Au cours du moyen âge "Vair" y signifie gris clairs, ou gris bleu clair [3],

comme dans la "Chanson de Roland" (vers 280 et suivant):

"Vairs out les oils e mult fier lu visage [4], Il a les yeux vairs au visage éclatant de fierté,
Gent out le cors e les costez out larges Son corps est tout gracieux larges sont ses
côtés"

A partir du XIe siècle le "vair" désigne une fourrure de "petit-gris" que serait le "Sciuro vario" ou "écureuil du Nord", par opposition au "sciurus rubicunus", ou "écureuil roux" décrit dans le "systema naturae" de Linnaeus[5]. (Klein, au contraire affirme que les écureuils autour de Dantzig sont des écureuils roux communs)

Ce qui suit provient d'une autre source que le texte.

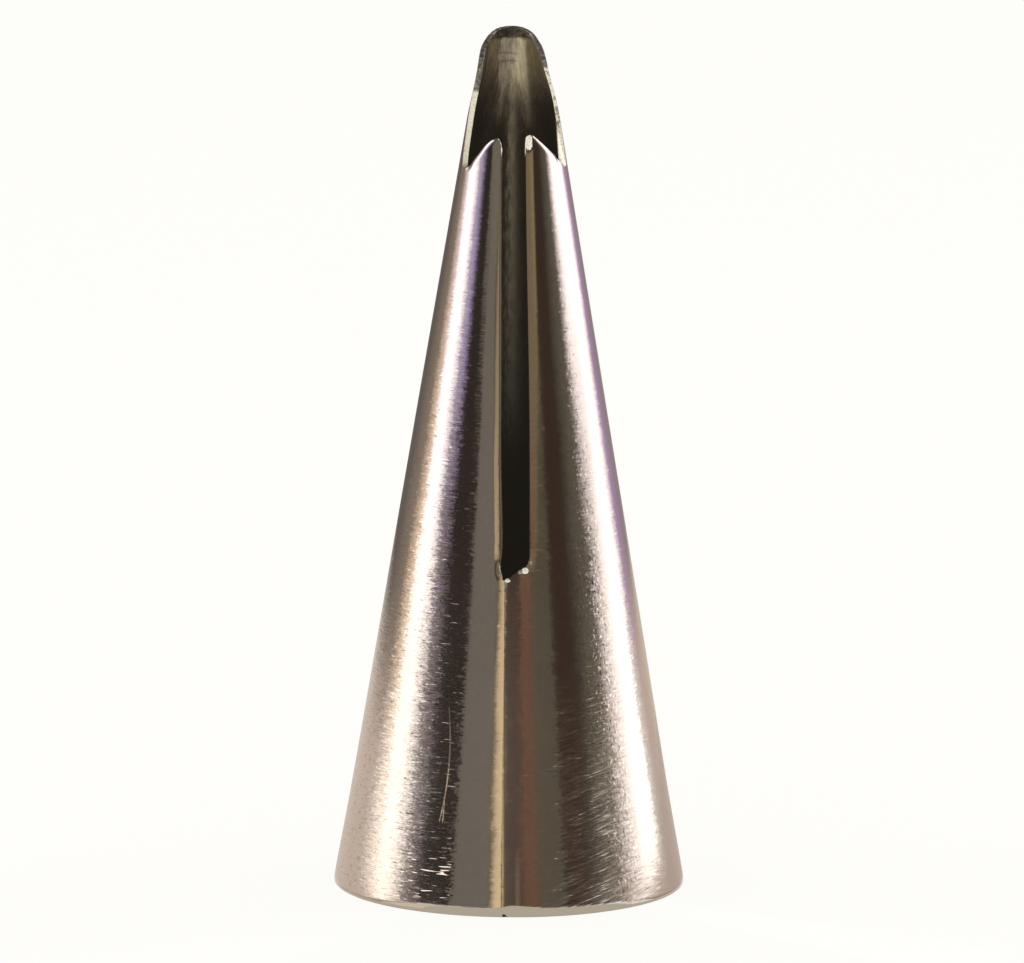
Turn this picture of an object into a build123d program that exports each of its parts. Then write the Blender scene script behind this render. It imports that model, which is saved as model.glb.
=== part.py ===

Le "vair", le "menu-vair" : la fourrure des rois et personnes de qualité.

Le "Vair" est une "fourrure faite de quatre tires ou rangées de pièces d'argent [6], en forme de cloches de jardin renversées sur un champ d'azur; il y a quatre pièces ou cloches à la première et troisième tires; trois et deux demies, au deuxième et quatrième [7]

Le menu vair est une fourrure faite de pièces d'argent [8]. Le "menu vair" [9] se distingue du "vair" en ce qu'il est plus sérré ayant six tires ou rangées; au lieu que le vair n'a que quatre tires. Les rois de France s'en servaient autrefois au lieu de fourrure./…/ Les manteaux de président à mortier, les robes des conseillers de la cour, et les habits de cérémonie des hérauts d'armes en ont été doublés jusqu'au XVe siècle. Les femmes de qualité s'en habillaient pareillement. Il fut défendu aux "ribaudes" d'en porter, aussi bien que des ceintures dorées, des robes à collets renversés, des queues et boutonnières à leur chaperons, par un arrêt de l'an 1420.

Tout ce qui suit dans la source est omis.